Multi-Die Design and a Broader IP Portfolio

Chip architectures are fragmenting by design. Multi-die systems built on advanced packaging let designers mix process nodes, integrate heterogeneous functions, and scale beyond the limits of a single monolithic die. Synopsys is leaning into that shift across both its EDA tools and its IP catalog.

The company’s 3DIC Compiler platform now supports TSMC’s CoWoS packaging technology at 5.5x reticle interposer sizes, a scale that tracks with the massive interposers shipping inside today’s flagship AI accelerators. As a unified exploration-to-signoff platform, 3DIC Compiler integrates with RedHawk-SC, RedHawk-SC Electrothermal, and Ansys HFSS software to deliver multiphysics analysis for thermal, power, and high-speed signal integrity in one environment.

On the IP side, Synopsys announced several firsts. Its UCIe IP ASIL B solution on TSMC’s N5A process is the only end-to-end IP of its kind designed for safety-critical automotive multi-die systems, a category that barely existed two years ago but is gaining real traction as automakers adopt chiplet architectures. The company also completed silicon bring-up of the industry’s first low-power M-PHY v6.0 IP on TSMC’s N2P process, pushing next-generation storage connectivity forward for smartphones and mobile applications. Across TSMC’s N5, N3P, and N2P processes, Synopsys achieved first-silicon milestones on PCIe 7.0, HBM4, 224G, DDR5 MRDIMM Gen2, LPDDR6/5X/5, UCIe 64G, and M-PHY v6.0 IP.

Co-Packaged Optics Gets a Design Tool Chain

Perhaps the most forward-looking piece of the announcement is Synopsys’ multiphysics design enablement for COUPE, TSMC’s co-packaged optics platform. The enablement spans Ansys Zemax OpticStudio for optical path simulation, Ansys Lumerical for photonic device simulation, HFSS-IC Pro for electromagnetic extraction, and RedHawk-SC Electrothermal for thermal and electrical co-simulation.

Synopsys also introduced a 224G IP solution that supports co-packaged optical Ethernet and UALink, targeting the bandwidth demands of next-generation electro-optical systems in AI data centers.

When an EDA vendor starts building full simulation flows for a technology, it signals that commercialization is no longer theoretical. Co-packaged optics has been a conference-circuit favorite for years. Now it has a design tool chain.

The TechArena Take

Three threads in this announcement deserve attention beyond the product specifics.

First, the agentic language matters. The semiconductor industry is moving past AI-as-optimizer toward AI-as-collaborator in the design flow.
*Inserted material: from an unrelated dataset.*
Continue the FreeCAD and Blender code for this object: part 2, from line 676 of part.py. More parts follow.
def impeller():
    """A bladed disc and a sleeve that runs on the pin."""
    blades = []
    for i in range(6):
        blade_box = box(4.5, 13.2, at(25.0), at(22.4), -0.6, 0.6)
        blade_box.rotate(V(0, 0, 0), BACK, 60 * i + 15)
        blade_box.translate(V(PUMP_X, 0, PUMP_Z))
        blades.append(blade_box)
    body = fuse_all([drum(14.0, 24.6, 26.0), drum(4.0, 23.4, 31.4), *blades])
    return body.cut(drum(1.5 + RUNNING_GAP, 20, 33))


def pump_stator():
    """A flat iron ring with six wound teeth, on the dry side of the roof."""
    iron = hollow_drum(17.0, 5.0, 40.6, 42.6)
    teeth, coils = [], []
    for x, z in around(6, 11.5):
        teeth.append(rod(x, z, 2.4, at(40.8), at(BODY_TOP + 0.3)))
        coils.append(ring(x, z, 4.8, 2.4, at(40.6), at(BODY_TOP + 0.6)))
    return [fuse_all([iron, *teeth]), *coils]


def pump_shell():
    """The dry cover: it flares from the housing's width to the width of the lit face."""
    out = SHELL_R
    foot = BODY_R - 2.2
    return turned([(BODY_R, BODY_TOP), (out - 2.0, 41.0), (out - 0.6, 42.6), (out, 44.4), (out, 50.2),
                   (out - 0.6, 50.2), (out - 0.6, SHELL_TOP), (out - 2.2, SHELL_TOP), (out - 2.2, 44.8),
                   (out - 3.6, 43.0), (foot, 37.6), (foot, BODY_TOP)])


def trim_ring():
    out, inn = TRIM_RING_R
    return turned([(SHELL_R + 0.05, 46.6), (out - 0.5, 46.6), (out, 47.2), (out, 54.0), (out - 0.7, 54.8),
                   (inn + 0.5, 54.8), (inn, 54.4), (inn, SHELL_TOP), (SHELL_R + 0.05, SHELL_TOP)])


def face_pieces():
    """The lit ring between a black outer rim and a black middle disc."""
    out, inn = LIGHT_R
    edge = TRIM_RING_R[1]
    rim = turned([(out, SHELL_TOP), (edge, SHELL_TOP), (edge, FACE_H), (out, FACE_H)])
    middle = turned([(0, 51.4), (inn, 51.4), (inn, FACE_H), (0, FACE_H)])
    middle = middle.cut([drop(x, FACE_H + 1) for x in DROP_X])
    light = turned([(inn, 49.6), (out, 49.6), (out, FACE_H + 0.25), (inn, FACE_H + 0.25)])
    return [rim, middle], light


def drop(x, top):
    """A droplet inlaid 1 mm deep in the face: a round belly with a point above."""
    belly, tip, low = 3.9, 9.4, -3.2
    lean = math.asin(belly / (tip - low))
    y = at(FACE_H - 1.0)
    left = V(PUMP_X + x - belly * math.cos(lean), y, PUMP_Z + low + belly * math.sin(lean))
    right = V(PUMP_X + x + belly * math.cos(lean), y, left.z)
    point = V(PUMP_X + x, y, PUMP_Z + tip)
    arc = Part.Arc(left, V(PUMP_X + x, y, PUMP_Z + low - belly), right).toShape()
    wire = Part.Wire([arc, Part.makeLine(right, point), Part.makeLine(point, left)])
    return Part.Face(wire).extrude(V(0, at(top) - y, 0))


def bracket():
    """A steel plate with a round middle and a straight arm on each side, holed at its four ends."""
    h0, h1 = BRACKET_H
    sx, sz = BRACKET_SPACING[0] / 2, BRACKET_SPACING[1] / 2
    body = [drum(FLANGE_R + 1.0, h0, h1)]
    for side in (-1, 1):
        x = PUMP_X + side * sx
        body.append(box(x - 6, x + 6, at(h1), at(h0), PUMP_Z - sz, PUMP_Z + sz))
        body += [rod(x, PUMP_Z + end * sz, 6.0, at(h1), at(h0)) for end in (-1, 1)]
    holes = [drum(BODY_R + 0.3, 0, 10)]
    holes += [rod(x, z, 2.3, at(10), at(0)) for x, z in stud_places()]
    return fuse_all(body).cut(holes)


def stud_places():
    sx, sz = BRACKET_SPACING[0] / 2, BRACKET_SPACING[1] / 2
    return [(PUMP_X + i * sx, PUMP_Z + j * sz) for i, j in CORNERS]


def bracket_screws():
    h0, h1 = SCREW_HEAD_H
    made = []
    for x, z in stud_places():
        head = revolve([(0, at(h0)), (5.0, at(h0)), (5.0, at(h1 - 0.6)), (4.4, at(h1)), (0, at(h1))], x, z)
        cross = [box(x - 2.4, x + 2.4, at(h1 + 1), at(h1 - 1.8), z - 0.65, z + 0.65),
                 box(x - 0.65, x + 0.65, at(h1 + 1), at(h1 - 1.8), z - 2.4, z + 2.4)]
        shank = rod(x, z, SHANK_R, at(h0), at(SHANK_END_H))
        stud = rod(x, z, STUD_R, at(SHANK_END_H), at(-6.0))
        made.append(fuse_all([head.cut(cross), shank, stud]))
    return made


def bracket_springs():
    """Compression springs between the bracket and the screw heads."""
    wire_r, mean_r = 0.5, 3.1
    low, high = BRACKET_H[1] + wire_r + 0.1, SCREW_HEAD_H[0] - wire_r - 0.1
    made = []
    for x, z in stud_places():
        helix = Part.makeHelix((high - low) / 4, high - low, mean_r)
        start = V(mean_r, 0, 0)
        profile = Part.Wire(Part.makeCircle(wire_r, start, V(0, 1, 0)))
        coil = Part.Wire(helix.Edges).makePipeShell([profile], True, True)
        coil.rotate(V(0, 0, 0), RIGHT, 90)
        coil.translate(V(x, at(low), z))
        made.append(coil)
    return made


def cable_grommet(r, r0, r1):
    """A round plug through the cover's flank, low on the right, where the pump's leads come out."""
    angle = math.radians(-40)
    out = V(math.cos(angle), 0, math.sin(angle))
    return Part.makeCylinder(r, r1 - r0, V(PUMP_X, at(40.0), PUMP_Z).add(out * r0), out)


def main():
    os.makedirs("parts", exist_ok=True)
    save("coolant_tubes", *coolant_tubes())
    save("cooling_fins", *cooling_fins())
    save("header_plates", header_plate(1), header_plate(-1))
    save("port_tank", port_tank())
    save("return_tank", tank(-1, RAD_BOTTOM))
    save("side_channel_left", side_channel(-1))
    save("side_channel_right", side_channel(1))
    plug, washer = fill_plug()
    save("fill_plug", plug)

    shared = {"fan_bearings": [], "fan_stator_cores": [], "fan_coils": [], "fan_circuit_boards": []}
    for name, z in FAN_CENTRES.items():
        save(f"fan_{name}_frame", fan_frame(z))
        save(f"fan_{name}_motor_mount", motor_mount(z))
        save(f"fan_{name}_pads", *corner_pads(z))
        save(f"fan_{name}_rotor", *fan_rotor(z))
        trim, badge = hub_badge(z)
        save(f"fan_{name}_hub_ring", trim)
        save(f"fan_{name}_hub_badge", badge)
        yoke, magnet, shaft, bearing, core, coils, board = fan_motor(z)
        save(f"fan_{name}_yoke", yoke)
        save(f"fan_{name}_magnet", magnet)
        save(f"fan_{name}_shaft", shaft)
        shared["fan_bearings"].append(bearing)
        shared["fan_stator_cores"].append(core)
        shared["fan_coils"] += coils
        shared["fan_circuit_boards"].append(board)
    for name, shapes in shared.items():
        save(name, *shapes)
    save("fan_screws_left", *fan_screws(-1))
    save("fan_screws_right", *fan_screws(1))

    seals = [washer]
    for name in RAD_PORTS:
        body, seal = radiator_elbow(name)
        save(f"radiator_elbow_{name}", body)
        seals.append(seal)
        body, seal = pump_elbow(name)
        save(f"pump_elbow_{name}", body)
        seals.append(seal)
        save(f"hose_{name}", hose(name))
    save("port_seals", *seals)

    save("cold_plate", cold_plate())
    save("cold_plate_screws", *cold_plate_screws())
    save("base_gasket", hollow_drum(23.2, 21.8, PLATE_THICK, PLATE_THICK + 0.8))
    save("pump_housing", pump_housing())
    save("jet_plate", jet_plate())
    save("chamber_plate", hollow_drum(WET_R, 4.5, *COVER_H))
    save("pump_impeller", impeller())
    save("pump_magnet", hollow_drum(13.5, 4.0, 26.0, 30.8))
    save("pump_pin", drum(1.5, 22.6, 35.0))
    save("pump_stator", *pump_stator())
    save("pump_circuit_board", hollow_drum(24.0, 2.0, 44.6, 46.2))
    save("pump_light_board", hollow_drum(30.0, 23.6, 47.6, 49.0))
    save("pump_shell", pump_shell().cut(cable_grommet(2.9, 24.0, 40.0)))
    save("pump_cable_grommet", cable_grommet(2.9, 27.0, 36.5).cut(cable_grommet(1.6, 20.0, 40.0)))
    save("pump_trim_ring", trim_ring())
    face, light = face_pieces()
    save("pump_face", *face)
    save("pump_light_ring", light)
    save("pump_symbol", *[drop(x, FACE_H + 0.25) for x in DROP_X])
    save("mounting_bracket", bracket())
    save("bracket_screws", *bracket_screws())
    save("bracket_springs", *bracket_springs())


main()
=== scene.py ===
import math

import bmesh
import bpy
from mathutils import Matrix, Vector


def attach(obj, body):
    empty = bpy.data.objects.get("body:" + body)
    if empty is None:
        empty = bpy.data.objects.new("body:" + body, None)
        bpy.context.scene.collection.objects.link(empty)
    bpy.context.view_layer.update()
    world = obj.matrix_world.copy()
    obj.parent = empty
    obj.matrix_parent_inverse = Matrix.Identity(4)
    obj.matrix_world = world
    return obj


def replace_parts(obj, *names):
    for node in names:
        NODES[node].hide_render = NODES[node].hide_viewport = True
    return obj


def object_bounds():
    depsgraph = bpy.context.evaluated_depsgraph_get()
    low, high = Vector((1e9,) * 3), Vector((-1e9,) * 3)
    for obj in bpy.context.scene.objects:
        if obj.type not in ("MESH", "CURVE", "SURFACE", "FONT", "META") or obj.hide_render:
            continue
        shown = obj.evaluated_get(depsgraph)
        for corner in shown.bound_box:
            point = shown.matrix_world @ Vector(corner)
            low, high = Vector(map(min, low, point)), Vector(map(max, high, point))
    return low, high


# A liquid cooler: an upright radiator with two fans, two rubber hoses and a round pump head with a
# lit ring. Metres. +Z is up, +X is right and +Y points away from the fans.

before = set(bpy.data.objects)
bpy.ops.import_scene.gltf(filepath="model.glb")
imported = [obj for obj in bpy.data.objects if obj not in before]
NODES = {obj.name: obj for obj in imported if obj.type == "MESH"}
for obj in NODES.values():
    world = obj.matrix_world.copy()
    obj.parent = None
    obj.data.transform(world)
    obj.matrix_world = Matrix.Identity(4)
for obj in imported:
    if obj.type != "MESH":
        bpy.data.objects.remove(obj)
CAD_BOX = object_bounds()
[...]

Synopsys is not alone in this pursuit, but its depth of integration with TSMC’s most advanced nodes gives it a proving ground that few competitors can match. If agentic run assistance delivers measurable PPA gains on A14, expect the rest of the EDA ecosystem to accelerate their own autonomous workflow roadmaps.
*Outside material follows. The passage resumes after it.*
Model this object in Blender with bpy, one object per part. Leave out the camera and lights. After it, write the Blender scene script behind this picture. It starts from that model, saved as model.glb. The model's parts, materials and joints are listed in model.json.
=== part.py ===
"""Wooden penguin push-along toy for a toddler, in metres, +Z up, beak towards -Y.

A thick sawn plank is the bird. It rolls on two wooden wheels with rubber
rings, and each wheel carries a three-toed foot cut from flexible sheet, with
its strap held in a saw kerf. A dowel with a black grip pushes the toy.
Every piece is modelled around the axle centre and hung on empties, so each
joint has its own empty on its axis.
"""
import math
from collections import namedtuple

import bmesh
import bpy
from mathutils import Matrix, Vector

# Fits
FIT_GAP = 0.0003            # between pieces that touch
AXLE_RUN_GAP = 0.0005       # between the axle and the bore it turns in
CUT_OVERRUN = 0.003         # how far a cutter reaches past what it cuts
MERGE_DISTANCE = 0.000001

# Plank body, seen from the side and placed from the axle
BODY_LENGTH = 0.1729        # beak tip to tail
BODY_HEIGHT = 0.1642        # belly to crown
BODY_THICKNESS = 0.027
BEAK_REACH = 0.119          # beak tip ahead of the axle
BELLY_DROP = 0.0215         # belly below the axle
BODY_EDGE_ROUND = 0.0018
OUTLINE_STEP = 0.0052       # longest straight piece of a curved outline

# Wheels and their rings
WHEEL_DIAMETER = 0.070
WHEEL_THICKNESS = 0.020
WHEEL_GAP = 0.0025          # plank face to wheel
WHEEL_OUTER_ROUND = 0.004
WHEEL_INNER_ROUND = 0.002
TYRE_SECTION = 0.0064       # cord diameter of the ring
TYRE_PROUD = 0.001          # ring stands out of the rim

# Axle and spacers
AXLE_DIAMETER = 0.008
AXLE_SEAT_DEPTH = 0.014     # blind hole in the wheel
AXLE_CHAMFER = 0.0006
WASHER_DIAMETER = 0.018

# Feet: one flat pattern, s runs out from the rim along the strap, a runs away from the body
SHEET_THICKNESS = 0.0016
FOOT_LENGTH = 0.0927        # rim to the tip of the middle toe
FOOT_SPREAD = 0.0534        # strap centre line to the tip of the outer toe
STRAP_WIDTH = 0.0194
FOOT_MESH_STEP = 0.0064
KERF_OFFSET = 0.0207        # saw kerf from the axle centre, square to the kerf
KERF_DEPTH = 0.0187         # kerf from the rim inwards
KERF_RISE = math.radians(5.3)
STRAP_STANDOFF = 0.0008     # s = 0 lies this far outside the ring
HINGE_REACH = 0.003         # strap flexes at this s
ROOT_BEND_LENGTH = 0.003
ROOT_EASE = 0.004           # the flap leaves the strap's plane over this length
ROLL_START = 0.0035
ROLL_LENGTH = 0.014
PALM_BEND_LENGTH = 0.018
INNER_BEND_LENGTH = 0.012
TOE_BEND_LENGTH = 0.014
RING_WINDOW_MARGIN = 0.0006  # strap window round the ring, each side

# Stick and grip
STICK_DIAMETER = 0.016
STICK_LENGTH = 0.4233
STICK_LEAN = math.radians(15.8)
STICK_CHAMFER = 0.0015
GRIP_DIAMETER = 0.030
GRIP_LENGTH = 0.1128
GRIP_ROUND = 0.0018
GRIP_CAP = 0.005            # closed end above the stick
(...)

Second, the Ansys acquisition is paying visible dividends. The multiphysics coverage in this announcement, spanning optical, electromagnetic, thermal, and electrical simulation, would not have been possible under one roof before the merger closed. That vertical integration from RTL to photonics simulation is becoming a genuine differentiator, particularly as chip designs grow more three-dimensional and multi-domain.

Third, the co-packaged optics enablement is a quiet signal worth watching. Bandwidth scaling in AI clusters is approaching the practical limits of electrical interconnects. The fact that Synopsys, TSMC, and the Ansys simulation stack are now aligned on COUPE design flows suggests the industry’s timeline for production co-packaged optics may be shorter than many assume. The 224G IP supporting both optical Ethernet and UALink adds a concrete building block to what has, until recently, been mostly a research narrative.

Taken together, this announcement reflects a broader truth about the AI infrastructure buildout: the tools that design AI chips are themselves becoming AI-driven, and the companies that control that feedback loop will shape how fast the next generation of silicon reaches production.